Checkthemeaning · 01/01/2020 10:05

Singlenotsingle - some of the things he's called me and said to me have been pretty horrific to be honest. I just don't know how I could have ever loved someone who says the things he says to me today. Maybe I deserve it.

OP posts:
floffel · 01/01/2020 10:24

@Checkthemeaning - no-one ever deserves to be treated and spoken to like that. What are your plans for today? Do you have someone you could meet with? Or go somewhere busy/jolly for a change of scene? What do you enjoy?

Also, if you haven’t already, do take a look at the freedom programme

floffel · 01/01/2020 10:26

It’s free - www.freedomprogramme.co.uk/

Vintagevixen · 01/01/2020 10:42

OP others are right, he really sounds like a horrible person. In fact abusive. This time next year you will be able to see that, I see that every day now and wonder why I put up with it.

In no way, shape or form do you deserve it please don't think that. There's a really good thread on the relationship section of the forum called "listen up people" spelling out what everyone deserves in a relationship, saying that everyone deserves to be respected ( I would link to it but I'm useless at these things!) I go back and read it regularly to remind myself!

No wonder you feel subdued, can you get yourself out for a few hours for a walk or do something nice?

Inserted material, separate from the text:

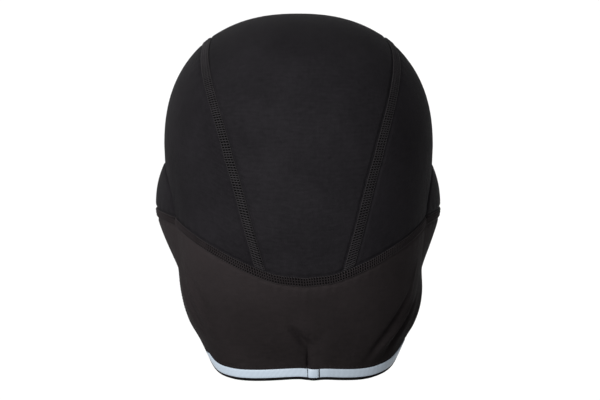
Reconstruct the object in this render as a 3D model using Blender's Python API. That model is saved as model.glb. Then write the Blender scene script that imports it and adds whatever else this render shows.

Concentrate on planning for your new house and future. Your emotions will get better, it's only been since September yoyee still in the shock stage.

Much love x

Vintagevixen · 01/01/2020 10:58

OP if you go to the relationship section the thread I'm talking about is right at the top as it is a Mumsnet classic, it's called "right, listen up everybody." It really resonates with me. Will work out how to link other threads one day.....

Singlenotsingle · 02/01/2020 10:05

If you are in a relationship, each person should try to make the other one happy. Otherwise, what's the point? If you are unhappy, it's a complete waste of time. If he's speaking rudely or cruelly, he's actually doing the opposite. There's a saying, " a happy wife means a happy life". I'm glad you're leaving - ASAP. That goes for you too, vintagevixen. Get out. He doesn't love you.